In the last few weeks, my all-gray hair has reached a length where it is noticeably longer and is attracting more attention from my husband and others; the compliments keep coming. At the yoga studio Sunday, a man said, "in case you do not hear this often enough, your hair looks great." Beaming from ear to ear, I looked him in the eye and thanked him.

Last year, I was in the local water department office, and I noticed a very pretty lady I know speaking with a gentleman she obviously knew in the hallway. As he walked away, he said, "you look really good." (I could tell he was not trying to pick her up; he was just being genuine.) She sorts of blushed and just declined the compliment; I do not remember her words. As she came closer to me, I told her she should just say "thank you." She paused, and I could see she understood what I meant.

Today, I would encourage you to take each compliment as an opportunity to check in and see what your physical response is. How does it make you feel? Uncomfortable, unworthy. There may be something you can work on to improve your self-esteem.
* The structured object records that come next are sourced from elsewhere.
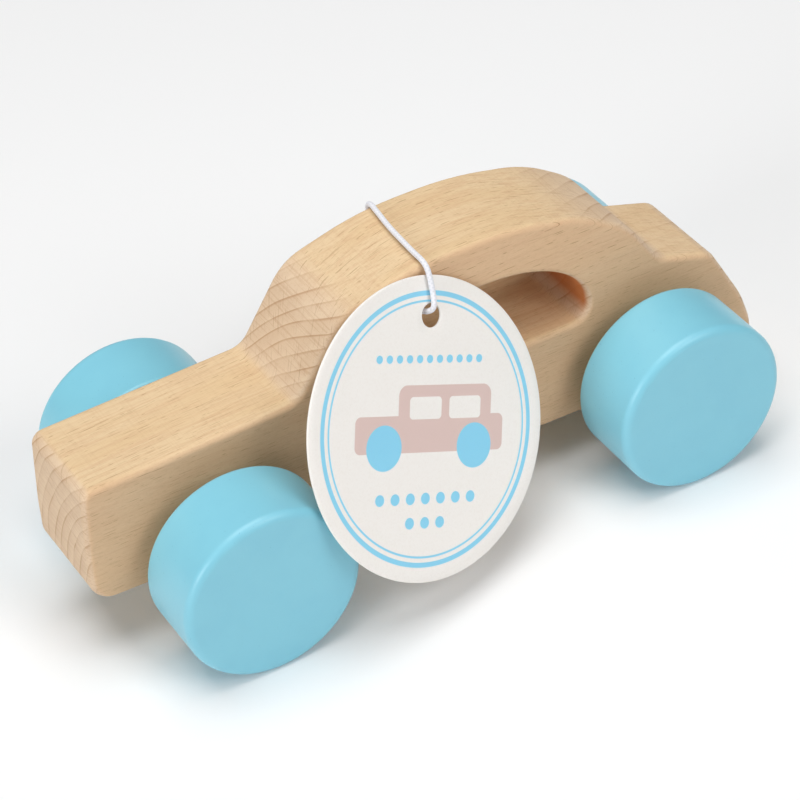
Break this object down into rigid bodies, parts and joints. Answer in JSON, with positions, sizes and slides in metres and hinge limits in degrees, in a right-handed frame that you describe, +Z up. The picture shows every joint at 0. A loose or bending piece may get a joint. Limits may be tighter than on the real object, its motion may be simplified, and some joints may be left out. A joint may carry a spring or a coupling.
{
  "type": "toy car",
  "caption": "Wooden push-along car: flat-sided saloon block with a D-shaped finger window, solid painted wheels on dowel axles and a round swing tag.",
  "frame": {"origin": "on the ground, under the middle of the block's length and width, with all wheels on the ground", "axes": "+X forward to the nose (bonnet), +Y to the car's left, where the tag hangs, +Z up"},
  "size_m": [0.163, 0.0773, 0.0682],
  "materials": {
    "beech_block": "fine sanded, bare",
    "beech_dowel": "bare turned",
    "painted_wood": "satin sky-blue paint on wood",
    "printed_card": "uncoated card with a two-colour print",
    "white_cord": "soft twisted cord"
  },
  "bodies": {
    "car_body": {"body": "beech_block", "tag_cord": "white_cord", "tag_cord_knot": "white_cord"},
    "front_wheelset": {"front_axle": "beech_dowel", "front_left_wheel": "painted_wood", "front_right_wheel": "painted_wood", "front_left_spacer": "beech_dowel", "front_right_spacer": "beech_dowel"},
    "rear_wheelset": {"rear_axle": "beech_dowel", "rear_left_wheel": "painted_wood", "rear_right_wheel": "painted_wood", "rear_left_spacer": "beech_dowel", "rear_right_spacer": "beech_dowel"},
    "tag": {"swing_tag": "printed_card"}
  },
  "joints": [
    {"name": "front_axle_spin", "type": "hinge", "parent": "car_body", "child": "front_wheelset", "pos_m": [0.0516, 0, 0.02], "axis": [0, 1, 0], "continuous": true},
    {"name": "rear_axle_spin", "type": "hinge", "parent": "car_body", "child": "rear_wheelset", "pos_m": [-0.0526, 0, 0.02], "axis": [0, 1, 0], "continuous": true},
    {"name": "tag_swing", "type": "hinge", "parent": "car_body", "child": "tag", "pos_m": [0.00161, 0.01669, 0.05829], "axis": [0, 1, 0], "range_deg": [-6, 30]}
  ]
}
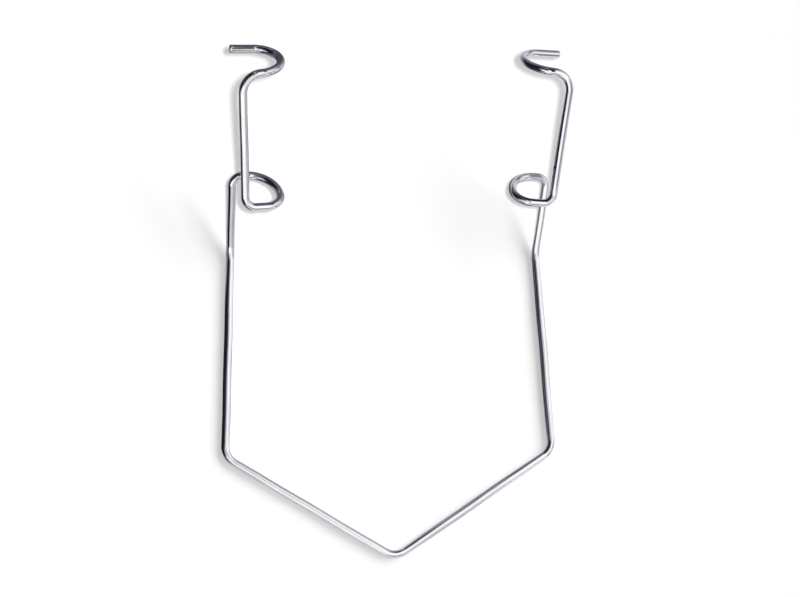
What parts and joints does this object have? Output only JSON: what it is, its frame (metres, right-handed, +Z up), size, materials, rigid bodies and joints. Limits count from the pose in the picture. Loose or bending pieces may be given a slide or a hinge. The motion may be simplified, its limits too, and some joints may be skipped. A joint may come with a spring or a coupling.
{
  "type": "wire eye speculum",
  "caption": "Eyelid speculum bent from round stainless wire: a wide V spring, shanks, and raised blades whose hooked ends hold the lids apart.",
  "frame": {"origin": "centre of the bounding box, on the ground that the handle lies on", "axes": "+Y from the spring's apex to the free tips, +X to the right-hand blade seen from above, +Z up, towards the raised blades"},
  "size_m": [0.034, 0.05, 0.0136],
  "materials": {
    "steel": "polished stainless steel wire"
  },
  "bodies": {
    "root": {"speculum_wire": "steel"}
  },
  "joints": []
}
If someone said it, it's probably true!!

And don't forget that by rejecting someone's compliment, you are rejecting the gift they are offering you. Be gracious and accept the gift, like your mom taught you.

As I continue to look at what has prompted change in me, over my lifetime, it so often comes back to a magazine article or a book I have read. This is totally true of compliments; several years ago, I read an article, like this one telling me why I should graciously accept compliments and how to do it. I started to try out this new philosophy and just said “thank you” when someone said they loved my hair, which was cute and short back then. Like my new dress, thank you.

In the beginning, this can be hard to do; it feels very uncomfortable for sure. When you get the hang of it, receiving a compliment really feels amazing. Just wait!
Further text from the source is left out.